• _PROBLEM DETAILS_
Return only the lines running from the line with "The build123d and" down to the line with "return boss - wells", both included, exactly as they appear.

• _Stored data_
━━━━━━━━

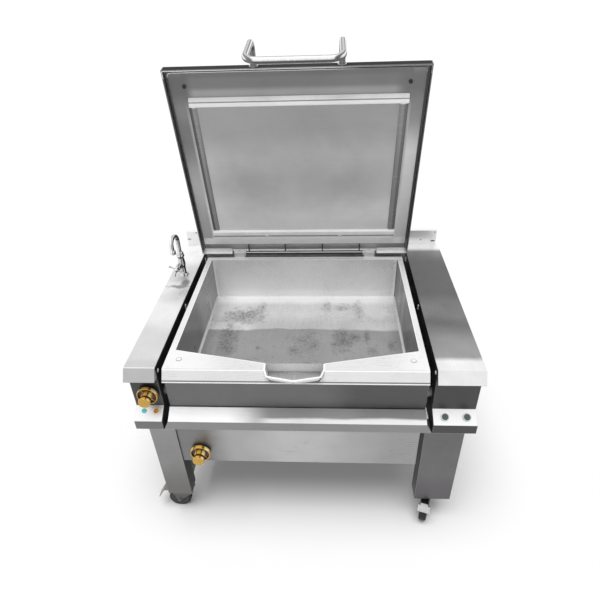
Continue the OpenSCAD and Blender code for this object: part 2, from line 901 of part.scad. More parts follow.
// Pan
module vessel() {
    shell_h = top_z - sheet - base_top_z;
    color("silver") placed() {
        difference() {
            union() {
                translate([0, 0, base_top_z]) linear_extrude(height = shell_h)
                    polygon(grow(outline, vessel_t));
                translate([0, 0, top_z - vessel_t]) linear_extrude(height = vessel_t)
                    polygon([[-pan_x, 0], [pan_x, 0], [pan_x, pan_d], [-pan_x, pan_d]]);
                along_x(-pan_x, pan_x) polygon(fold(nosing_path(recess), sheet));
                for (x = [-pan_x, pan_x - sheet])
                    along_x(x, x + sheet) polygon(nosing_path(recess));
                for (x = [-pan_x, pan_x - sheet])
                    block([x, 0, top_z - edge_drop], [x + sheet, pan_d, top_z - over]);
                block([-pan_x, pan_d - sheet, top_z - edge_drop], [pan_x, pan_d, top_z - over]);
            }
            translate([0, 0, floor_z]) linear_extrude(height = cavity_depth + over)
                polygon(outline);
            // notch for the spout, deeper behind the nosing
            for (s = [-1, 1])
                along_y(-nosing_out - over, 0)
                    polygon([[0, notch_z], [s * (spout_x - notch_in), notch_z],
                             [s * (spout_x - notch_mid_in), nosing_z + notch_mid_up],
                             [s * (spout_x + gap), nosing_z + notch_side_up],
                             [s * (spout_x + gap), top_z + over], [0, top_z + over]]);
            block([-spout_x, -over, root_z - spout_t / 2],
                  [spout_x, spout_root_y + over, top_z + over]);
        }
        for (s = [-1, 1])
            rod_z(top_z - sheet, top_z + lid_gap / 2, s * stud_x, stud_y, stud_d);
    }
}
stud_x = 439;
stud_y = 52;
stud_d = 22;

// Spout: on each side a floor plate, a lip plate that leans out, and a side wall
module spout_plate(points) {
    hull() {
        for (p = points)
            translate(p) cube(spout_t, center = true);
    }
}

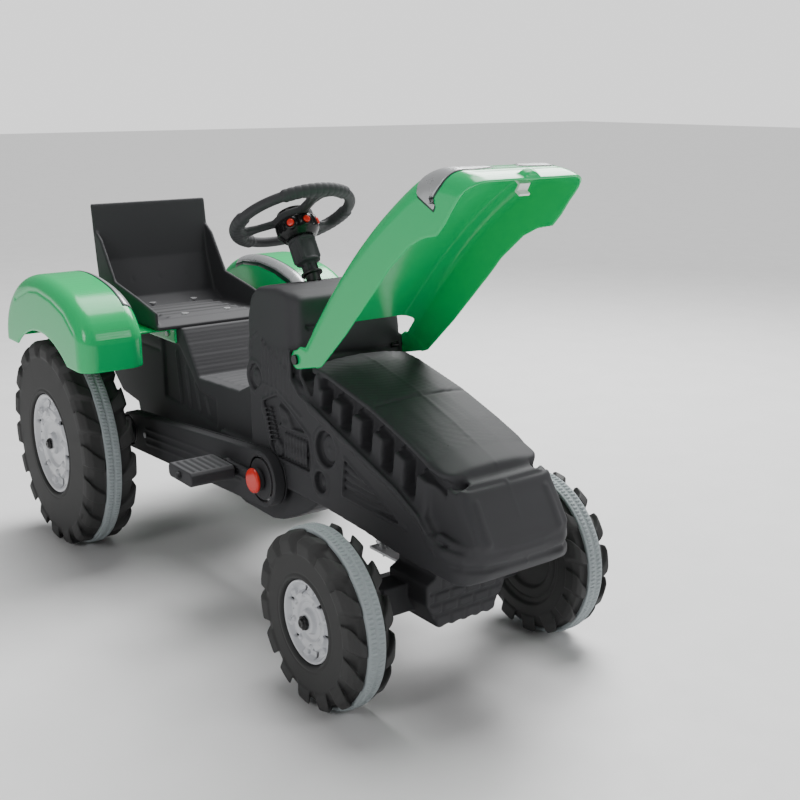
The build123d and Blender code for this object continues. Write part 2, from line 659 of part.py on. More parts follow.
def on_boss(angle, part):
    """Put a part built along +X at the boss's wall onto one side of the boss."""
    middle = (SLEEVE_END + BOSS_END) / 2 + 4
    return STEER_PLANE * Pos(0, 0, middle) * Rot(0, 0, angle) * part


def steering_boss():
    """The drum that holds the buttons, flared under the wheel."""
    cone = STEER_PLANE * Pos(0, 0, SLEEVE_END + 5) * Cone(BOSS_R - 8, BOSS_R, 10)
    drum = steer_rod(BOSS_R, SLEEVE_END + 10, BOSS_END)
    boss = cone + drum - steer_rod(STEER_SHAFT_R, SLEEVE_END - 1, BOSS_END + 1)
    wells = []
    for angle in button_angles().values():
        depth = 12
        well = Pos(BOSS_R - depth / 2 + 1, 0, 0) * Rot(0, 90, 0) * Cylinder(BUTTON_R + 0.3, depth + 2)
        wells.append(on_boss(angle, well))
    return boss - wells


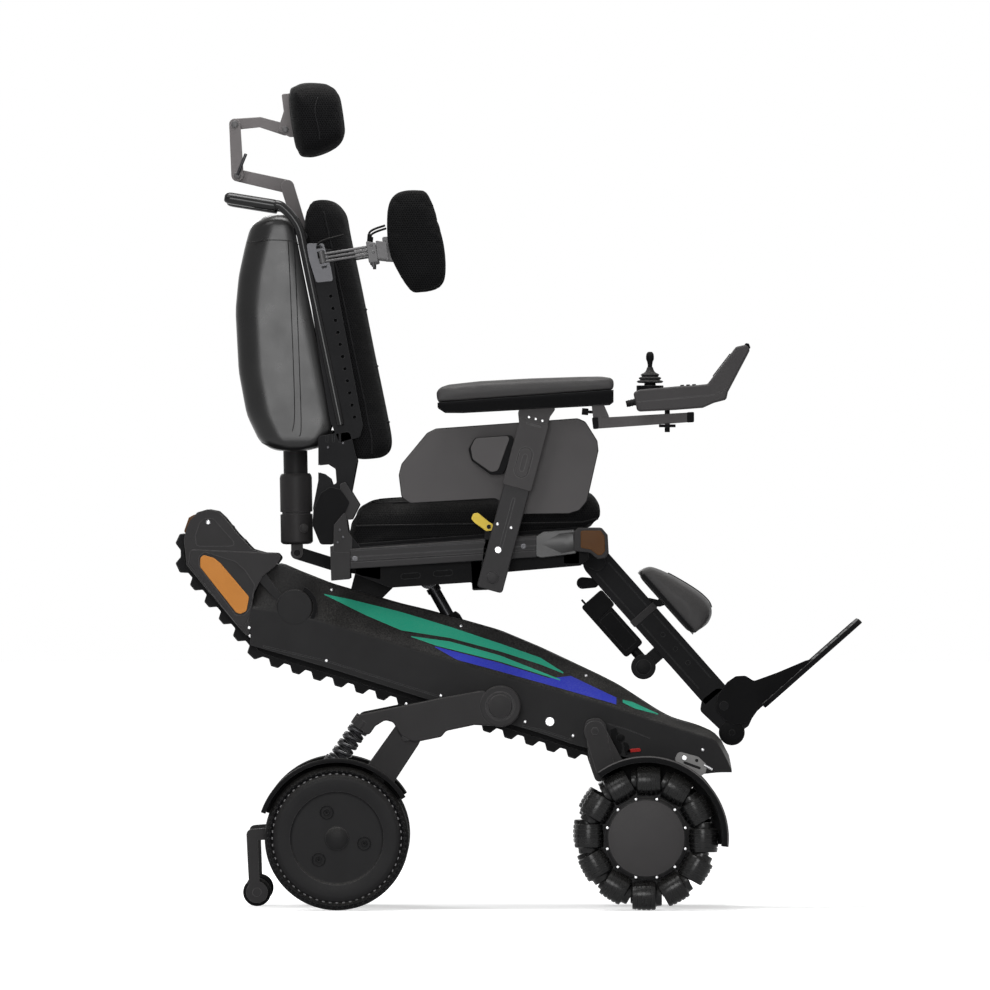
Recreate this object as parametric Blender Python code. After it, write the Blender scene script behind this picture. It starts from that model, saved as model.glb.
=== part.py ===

━━━━━━━━

• _CORRECT RESPONSE_
The build123d and Blender code for this object continues. Write part 2, from line 659 of part.py on. More parts follow.
def on_boss(angle, part):
    """Put a part built along +X at the boss's wall onto one side of the boss."""
    middle = (SLEEVE_END + BOSS_END) / 2 + 4
    return STEER_PLANE * Pos(0, 0, middle) * Rot(0, 0, angle) * part


def steering_boss():
    """The drum that holds the buttons, flared under the wheel."""
    cone = STEER_PLANE * Pos(0, 0, SLEEVE_END + 5) * Cone(BOSS_R - 8, BOSS_R, 10)
    drum = steer_rod(BOSS_R, SLEEVE_END + 10, BOSS_END)
    boss = cone + drum - steer_rod(STEER_SHAFT_R, SLEEVE_END - 1, BOSS_END + 1)
    wells = []
    for angle in button_angles().values():
        depth = 12
        well = Pos(BOSS_R - depth / 2 + 1, 0, 0) * Rot(0, 90, 0) * Cylinder(BUTTON_R + 0.3, depth + 2)
        wells.append(on_boss(angle, well))
    return boss - wells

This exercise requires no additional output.